### [DATASET CONTENT]
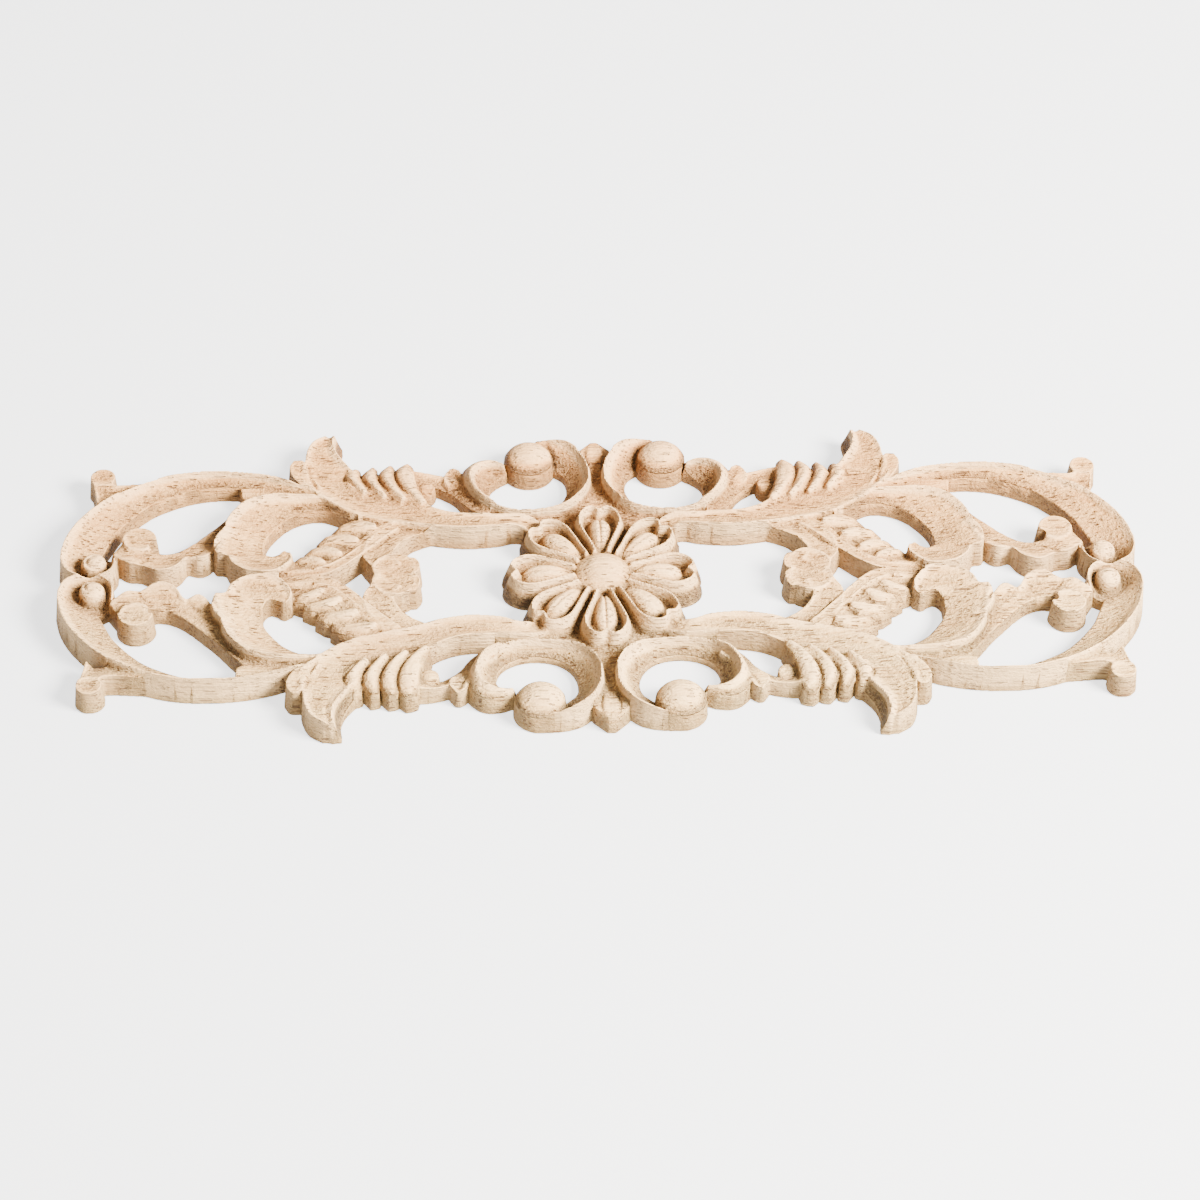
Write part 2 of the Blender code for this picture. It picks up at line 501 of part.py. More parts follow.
def worst_places(xy, tri, heights, target, weight, tolerance, spacing):
    """The cell of each triangle where the flat facet misses the relief most."""
    found = []
    for t in tri:
        p = xy[t]
        i0, j0 = np.maximum(np.ceil(p.min(0) / CELL).astype(int), 0)
        i1, j1 = np.floor(p.max(0) / CELL).astype(int)
        i1 = min(i1, COLUMNS - 1)
        j1 = min(j1, ROWS - 1)
        if i1 < i0 or j1 < j0:
            continue
        x, y = np.meshgrid(np.arange(i0, i1 + 1) * CELL, np.arange(j0, j1 + 1) * CELL)
        d = (p[1, 0] - p[0, 0]) * (p[2, 1] - p[0, 1]) - (p[1, 1] - p[0, 1]) * (p[2, 0] - p[0, 0])
        s = ((x - p[0, 0]) * (p[2, 1] - p[0, 1]) - (y - p[0, 1]) * (p[2, 0] - p[0, 0])) / d
        r = ((p[1, 0] - p[0, 0]) * (y - p[0, 1]) - (p[1, 1] - p[0, 1]) * (x - p[0, 0])) / d
        inside = (s >= 0) & (r >= 0) & (s + r <= 1)
        z = heights[t]
        flat = z[0] + s * (z[1] - z[0]) + r * (z[2] - z[0])
        near = np.min([np.hypot(x - q[0], y - q[1]) for q in p], axis=0)
        miss = np.abs(flat - target[j0:j1 + 1, i0:i1 + 1]) * weight[j0:j1 + 1, i0:i1 + 1]
        miss = np.where(inside & (near > spacing), miss, 0.0)
        k = int(np.argmax(miss))
        if miss.flat[k] > tolerance:
            found.append((float(x.flat[k]), float(y.flat[k])))
    return sorted(set(found))


def quarter():
    """Top surface and flat back of one quarter, in millimetres."""
    tall, lean = carve()
    solid = (tall > 0).astype(float)
    foot = soften(lean, np.ones_like(lean))
    base = outlines(foot, OUTLINE_TOLERANCE, 3.0)
    mask = soften(solid, np.ones_like(solid)) - 0.55
    lips = outlines(np.minimum(mask, (foot - 3.5) * 0.1), OUTLINE_TOLERANCE, 3.0)
    body = (lean > 0.4).astype(float)
    top = soften(np.maximum(lean, 0.0), solid)
    relief = np.where(solid > 0, top, np.maximum(lean, 0.0))
    grow = relief.copy()
    empty = solid == 0
    grow[empty] = soften(np.where(empty, 0.0, relief), solid)[empty]
    sides = sides_of(base)
    points = []
    edges = chain(points, base)
    rims = len(points)
    heights = [0.0] * rims
    edges += chain(points, lips)
    heights += [float(h) for h in sample(np.where(empty, grow, relief), *np.array(points[rims:]).T)]
    weight = np.where(empty, 0.25, 1.0) * body
    known = {p: h for p, h in zip(points, heights)}
    for _ in range(7):
        xy, tri = fill(points, edges, sides)
        z = np.array([known_height(known, p, relief) for p in xy])
        extra = worst_places(xy, tri, z, relief, weight, RELIEF_TOLERANCE, SMALLEST_FACET)
        extra = [p for p in extra if p not in known]
        if not extra:
            break
        for p in extra:
            known[p] = float(relief[int(round(p[1] / CELL)), int(round(p[0] / CELL))])
        points += extra
    for _ in range(9):
        xy, tri = fill(points, edges, sides)
        links, outline, chords = free_edges(xy, tri)
        if not chords:
            break
        for a, b in chords:
            place = tuple(round(float(c), 4) for c in (xy[a] + xy[b]) / 2)
            known[place] = max(float(sample(relief, *place)), 0.5)
            points.append(place)
    z = np.array([known_height(known, p, relief) for p in xy])
    z[outline] = 0.0
    rim = sorted({k for link in links for k in link})
    row = {k: n for n, k in enumerate(rim)}
    ring = [(float(xy[k, 0]), float(xy[k, 1])) for k in rim]
    links = [(row[a], row[b]) for a, b in links]
    flat, back = fill(ring, links, [(ring[a], ring[b]) for a, b in links])
    return np.column_stack([xy, z]), tri, np.column_stack([flat, np.zeros(len(flat))]), back


def free_edges(xy, tri):
    """Edges of one triangle, the corners on the outline, and inner edges that join two of those."""
    pairs = np.concatenate([tri[:, [0, 1]], tri[:, [1, 2]], tri[:, [2, 0]]])
    known = {(int(a), int(b)) for a, b in pairs}
    lone = sorted(e for e in known if (e[1], e[0]) not in known)
    on_x = xy[:, 0] < 1e-6
    on_y = xy[:, 1] < 1e-6
    real = {e for e in lone if not (on_x[e[0]] and on_x[e[1]]) and not (on_y[e[0]] and on_y[e[1]])}
    corners = {k for e in real for k in e}
    chords = {(min(e), max(e)) for e in known if e[0] in corners and e[1] in corners
              and e not in real and (e[1], e[0]) not in real}
    return lone, sorted(corners), sorted(chords)


def known_height(known, place, relief):
    key = (round(float(place[0]), 4), round(float(place[1]), 4))
    if key in known:
        return known[key]
    return float(sample(relief, key[0], key[1]))


def build():
    top, top_tri, flat, flat_tri = quarter()
    index = {}
    verts = []
    faces = []
    for sx in (1, -1):
        for sy in (1, -1):
            for cloud, tris, upward in ((top, top_tri, True), (flat, flat_tri, False)):
                used = sorted({int(k) for t in tris for k in t})
                ids = {}
                for n_point in used:
                    p = cloud[n_point]
                    key = (round(p[0] * sx, 3) + 0.0, round(p[1] * sy, 3) + 0.0, round(p[2], 3))
                    if key not in index:
                        index[key] = len(verts)
                        verts.append([c * 0.001 for c in key])
                    ids[n_point] = index[key]
                for t in tris:
                    face = [ids[int(k)] for k in t]
                    if len(set(face)) == 3:
                        faces.append(face if (sx * sy > 0) == upward else face[::-1])
    mesh = bpy.data.meshes.new("onlay")
    mesh.from_pydata(verts, [], faces)
    mesh.validate()
    mesh.update()
    onlay = bpy.data.objects.new("onlay", mesh)
    bpy.context.scene.collection.objects.link(onlay)
    wood = bpy.data.materials.new("pale_wood")
    wood.use_nodes = True
    shader = wood.node_tree.nodes["Principled BSDF"]
    shader.inputs["Base Color"].default_value = WOOD_COLOUR
    shader.inputs["Roughness"].default_value = 0.62
    mesh.materials.append(wood)
    return onlay


for old in list(bpy.data.objects):
    bpy.data.objects.remove(old, do_unlink=True)
build()
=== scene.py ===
"""Dressed scene of the carved wood onlay: one finely carved piece over the CAD solid."""
import bpy
import numpy as np
from math import cos, pi, radians, sin, tan
from mathutils import Matrix, Vector
from mathutils.geometry import delaunay_2d_cdt


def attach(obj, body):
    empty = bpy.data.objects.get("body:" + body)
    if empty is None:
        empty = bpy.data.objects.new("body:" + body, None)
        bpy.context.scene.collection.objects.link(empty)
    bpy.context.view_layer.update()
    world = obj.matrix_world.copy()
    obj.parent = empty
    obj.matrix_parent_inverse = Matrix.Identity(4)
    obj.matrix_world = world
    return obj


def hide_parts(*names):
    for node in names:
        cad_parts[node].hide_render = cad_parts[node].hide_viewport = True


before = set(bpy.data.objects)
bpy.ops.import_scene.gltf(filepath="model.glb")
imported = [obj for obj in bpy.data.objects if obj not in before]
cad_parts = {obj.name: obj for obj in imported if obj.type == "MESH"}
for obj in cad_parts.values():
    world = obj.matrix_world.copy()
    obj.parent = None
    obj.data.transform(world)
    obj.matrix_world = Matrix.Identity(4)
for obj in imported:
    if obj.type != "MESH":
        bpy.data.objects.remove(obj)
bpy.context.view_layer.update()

# Overall size, metres
LENGTH = 0.3990
WIDTH = 0.1500
THICKNESS = 0.0130

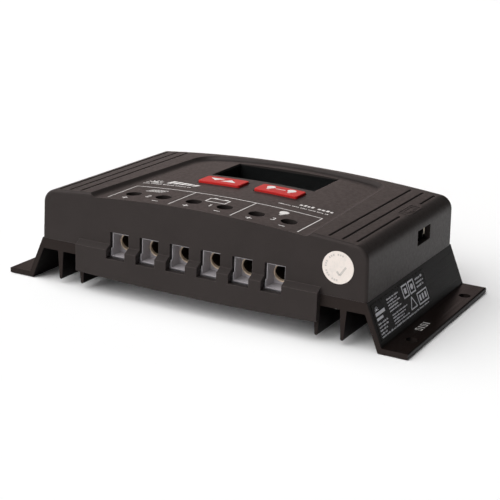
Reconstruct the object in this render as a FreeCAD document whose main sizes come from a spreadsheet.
import FreeCAD, Part
import Sketcher
import math
import os

# Charge controller: a finned heat sink base with two mounting feet, a moulded cover with a
# display and two keys, six screw terminals along the front, and the board assembly inside.
# Frame: X along the long side, Y towards the back, Z up. The origin is the centre of the
# mounting hole pattern, on the plane that the feet stand on. All sizes are in millimetres.

Vector = FreeCAD.Vector
Rotation = FreeCAD.Rotation
Placement = FreeCAD.Placement

doc = FreeCAD.newDocument("charge_controller")
sheet = doc.addObject("Spreadsheet::Sheet", "Sheet")
sheet.Label = "dimensions"

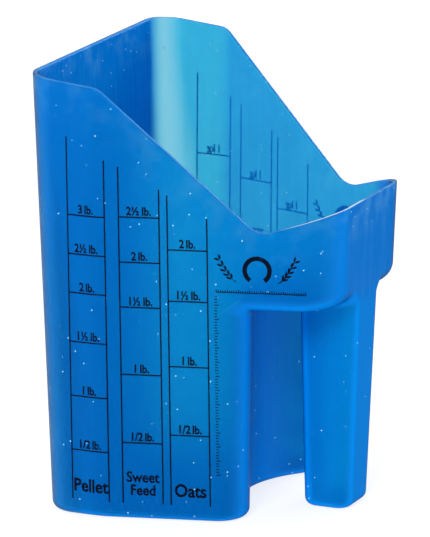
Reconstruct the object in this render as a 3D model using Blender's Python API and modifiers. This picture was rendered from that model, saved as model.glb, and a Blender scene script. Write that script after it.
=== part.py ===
"""Feed scoop: one translucent moulding with printed scales.

Frame: metres, +Z up. The origin is on the floor, under the middle of the scoop's length and width. +X
runs from the tip wall to the handle, and the moulding is the same on both sides of the plane Y = 0.
Lengths along X below are measured from the tip wall's rim, and main() moves everything back by half of
the overall length.
"""

import math

import bmesh
import bpy

# Driving dimensions. A wall's place is given at the height of the tip wall's rim, and its draft brings
# it inwards below that.
HEIGHT = 0.230
HALF_WIDTH = 0.0815
BEND_X = 0.040  # where the straight sides turn and converge
TAPER = math.radians(15.0)
LENGTH = 0.1575  # from the tip wall's rim to the nose's rim
WALL = 0.0025

SIDE_DRAFT = math.radians(1.25)
TIP_DRAFT = math.radians(1.6)
NOSE_DRAFT = math.radians(2.4)
BACK_DRAFT = math.radians(0.5)
GRIP_DRAFT = math.radians(1.0)

TIP_RADIUS = 0.016
BEND_RADIUS = 0.040
NOSE_RADIUS = 0.027
FOOT_RADIUS = 0.004  # round between the walls and the underside

# The rim, seen from the side: level, down a diagonal, round a notch and up to the nose.
SHOULDER_X, SHOULDER_Z, SHOULDER_RADIUS = 0.041, 0.226, 0.010
NOTCH_X, NOTCH_Z, NOTCH_RADIUS = 0.1195, 0.1525, 0.012
NOSE_RIM_Z = 0.1645
NOSE_X = LENGTH + (HEIGHT - NOSE_RIM_Z) * math.tan(NOSE_DRAFT)  # the nose wall's place at full height

# The collar joins the measuring chamber and the handle above the finger gap.
COLLAR_Z = 0.1115
COLLAR_RADIUS = 0.009

# The back of the chamber is hollowed for the fingers, between two round lobes.
LOBE_RADIUS = 0.016
RECESS_RADIUS = 0.053
RECESS_ANGLE = math.radians(39.0)  # how far each half of the hollow turns from straight across
RECESS_X = 0.093  # its deepest point

# The handle column, whose back is one face with the nose.
GRIP_FRONT_X = 0.1205
GRIP_HALF_WIDTH = 0.0197
GRIP_RADIUS = 0.008

# Printed scales. Rails stand in pairs, and their tops step down towards the handle.
RAIL_X = ((0.024, 0.044), (0.051, 0.071), (0.075, 0.0945))
RAIL_FOOT_Z = 0.0088
RAIL_TOP_Z = ((0.200, 0.189), (0.186, 0.175), (0.172, 0.1605))
INK_WIDTH = 0.0007
INK_THICKNESS = 0.0002
INK_GAP = 0.0003

# Each scale: how many marks, the step between them in pounds or kilograms, the height of nought, and
# the rise for each pound or kilogram below and above the collar.
POUND_SCALES = {
    "pellet": (6, 0.5, 0.0065, 0.0575, 0.0408),
    "sweet_feed": (5, 0.5, 0.0048, 0.0725, 0.0472),
    "oats": (4, 0.5, 0.0096, 0.0728, 0.0537),
}
KILOGRAM_SCALES = {
    "oats": (4, 0.25, 0.0096, 0.1605, 0.124),
    "sweet_feed": (4, 0.25, 0.0050, 0.148, 0.125),
    "pellet": (4, 0.25, 0.0065, 0.135, 0.100),
}

# The emblem: a horseshoe, by its middle, outer radius, band width and opening.
EMBLEM_X, EMBLEM_Z = 0.119, 0.1345
EMBLEM_RADIUS = 0.0075
EMBLEM_BAND = 0.0022
EMBLEM_OPENING = math.radians(70.0)

REACH = 0.0003  # how far footprints stand outside the walls that trim them
OVERLAP = 0.010
ARC_STEP = math.radians(9.0)
TINY = 1e-9

PLASTIC = (0.000, 0.165, 0.62)
INK = (0.010, 0.012, 0.035)


# ---------------------------------------------------------------------------------------------
# Scene, materials, collections


def clear_scene():
    for obj in list(bpy.data.objects):
        bpy.data.objects.remove(obj)


def collection(name, parent=None):
    made = bpy.data.collections.new(name)
    (parent or bpy.context.scene.collection).children.link(made)
    return made


def material(name, colour, roughness, metallic=0.0, transmission=0.0):
    made = bpy.data.materials.new(name)
    made.use_nodes = True
    shader = made.node_tree.nodes["Principled BSDF"]
    shader.inputs["Base Color"].default_value = (*colour, 1.0)
    shader.inputs["Roughness"].default_value = roughness
    shader.inputs["Metallic"].default_value = metallic
    shader.inputs["Transmission Weight"].default_value = transmission
    made.diffuse_color = (*colour, 1.0)
    return made


def new_object(name, bm, group, look=None):
    """An object from a bmesh, with its faces facing out."""
    bmesh.ops.recalc_face_normals(bm, faces=bm.faces)
    mesh = bpy.data.meshes.new(name)
    bm.to_mesh(mesh)
    bm.free()
    obj = bpy.data.objects.new(name, mesh)
    group.objects.link(obj)
    if look:
        mesh.materials.append(look)
    return obj


def as_cutter(obj):
    obj.hide_render = True
    obj.display_type = "WIRE"
    return obj


def combine(obj, other, operation):
    modifier = obj.modifiers.new(operation.title(), "BOOLEAN")
    modifier.object = other
    modifier.operation = operation
    modifier.solver = "EXACT"


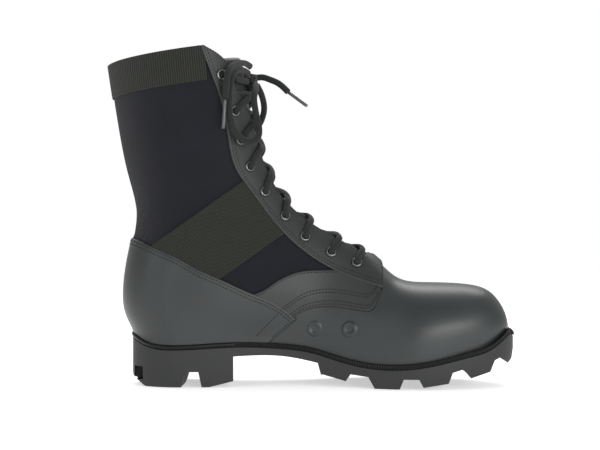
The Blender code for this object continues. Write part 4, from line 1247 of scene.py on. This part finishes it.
def turned(profile, centre, normal, facets=28):
    """Points and faces of a closed profile of radius and height turned about a seat's normal."""
    first = np.cross(normal, [0, 0, 1])
    first /= np.linalg.norm(first)
    second = np.cross(normal, first)
    turn = TURN * np.arange(facets) / facets
    around = np.outer(np.cos(turn), first) + np.outer(np.sin(turn), second)
    profile = np.asarray(profile)
    points = centre + around[None] * profile[:, None, :1] + normal * profile[:, None, 1:]
    return points.reshape(-1, 3), loop_faces(len(profile), facets)


def seat(section, share, side, offset):
    """Point at an offset over the upper's outer face, with the face's outward normal."""
    step = 0.01
    point, later, lower = (upper_face(section + ahead, share + down, side)
                           for ahead, down in ((0, 0), (step, 0), (0, step)))
    normal = np.cross(lower - point, later - point) * SIDES[side]
    normal /= np.linalg.norm(normal)
    return point + normal * offset, normal


# Eyelets: height of the domed flange, and the ring of painted glint on it, by its distance from the
# bore, its height and its radius
EYELET_DOME = 1.3 * MM
GLINT_RING = (0.75 * MM, 1.12 * MM, 0.36 * MM)

# Thin disc of painted shade over an eyelet's bore: how far past the bore it reaches, its under and upper
# side
SHADE_DISC_REACH = 0.4 * MM
SHADE_DISC_LEVELS = (0.02 * MM, 0.10 * MM)

# Radii and heights of a painted vent, in millimetres: flange, dish and bore
VENT_PROFILE = (
    (7.0, -0.3), (6.2, 0.15), (5.4, 0.75), (4.6, 0.95), (3.8, 0.75), (3.1, 0.30),
    (2.4, 0.25), (1.9, -0.6), (0.05, -0.8), (0.05, -1.2), (7.0, -1.2),
)


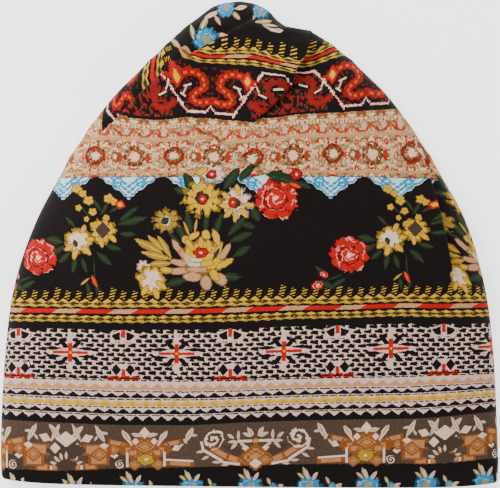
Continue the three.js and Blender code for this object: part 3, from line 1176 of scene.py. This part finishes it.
ink = print_over(ink, INKS["black"], (form > OUTLINE) * is_outlined * 0.66)
dark_ring = form.within(0.34, 0.46) * swirl * (kind > 2.5)
ink = print_over(ink, inner, (form < heart) * (dark_ring < 0.5))
motif_print.links.new(print_over(below, ink, covers).socket, sink.inputs[0])
print("motif group has", len(motif_print.nodes), "nodes")

# %% [markdown]
# The regular bands run right round the hat, so they are drawn from the print map alone.
# Each band is a stripe of the map's height with a repeat along it. A little noise bends
# the map first, so that lines look stitched and printed by hand instead of ruled.

# %% The printed bands group
MAP_BREAK = HEM_BAND
LINING_SHIFT = 465.0
BRAID_STARTS = (50.0, 298.0)
WOBBLE_SCALE, WOBBLE_REACH = 0.45, 1.6

band_print, (along_in, down_in), sink = new_group(
    "Print bands", [("Along", "NodeSocketFloat"), ("Down", "NodeSocketFloat")],
    [("Colour", "NodeSocketColor")])
noise_place = band_print.nodes.new("ShaderNodeCombineXYZ")
feed(band_print, noise_place.inputs[0], along_in)
feed(band_print, noise_place.inputs[1], down_in)
wobble = band_print.nodes.new("ShaderNodeTexNoise")
wobble.noise_dimensions = "2D"
wobble.inputs["Scale"].default_value = WOBBLE_SCALE
wobble.inputs["Detail"].default_value = 1.0
band_print.links.new(noise_place.outputs[0], wobble.inputs["Vector"])
bend_u, bend_v, grain = split(Value(band_print, wobble.outputs["Color"]))
u = bend_u.math("MULTIPLY_ADD", WOBBLE_REACH, along_in)
v = bend_v.math("MULTIPLY_ADD", WOBBLE_REACH, down_in) - WOBBLE_REACH / 2
v = v - (v > MAP_BREAK) * LINING_SHIFT
print("the map is bent by up to", WOBBLE_REACH / 2, "units")

# %% [markdown]
# The upper field and the field above the lattice each hold a braid: two cords of yellow wool
# with a red and tan rope between them. A cord is a stripe with dark beans in it and a ragged
# edge, and clusters of slanting dashes stand on it. Everything is drawn in the order in which
# it would be printed, the ground first.

# %% The braids
UPPER_BRAID_END = 180.0
BRAID_GAP = BRAID_STARTS[1] - BRAID_STARTS[0]
CLUSTER, TALL_CLUSTER = 11.1, 55.5
ROPE_PERIOD, ROPE_TAN, ROPE_START = 56.0, 23.0, 22.0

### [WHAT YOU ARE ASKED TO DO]
Nothing but the lines from the line that contains "mesh.materials.append(wood)" through the line that contains "obj.matrix_parent_inverse = Matrix.Identity(4)" should be given again, each exactly as it stands, both ends included.

### [TASK ANSWER]
    mesh.materials.append(wood)
    return onlay


for old in list(bpy.data.objects):
    bpy.data.objects.remove(old, do_unlink=True)
build()
=== scene.py ===
"""Dressed scene of the carved wood onlay: one finely carved piece over the CAD solid."""
import bpy
import numpy as np
from math import cos, pi, radians, sin, tan
from mathutils import Matrix, Vector
from mathutils.geometry import delaunay_2d_cdt


def attach(obj, body):
    empty = bpy.data.objects.get("body:" + body)
    if empty is None:
        empty = bpy.data.objects.new("body:" + body, None)
        bpy.context.scene.collection.objects.link(empty)
    bpy.context.view_layer.update()
    world = obj.matrix_world.copy()
    obj.parent = empty
    obj.matrix_parent_inverse = Matrix.Identity(4)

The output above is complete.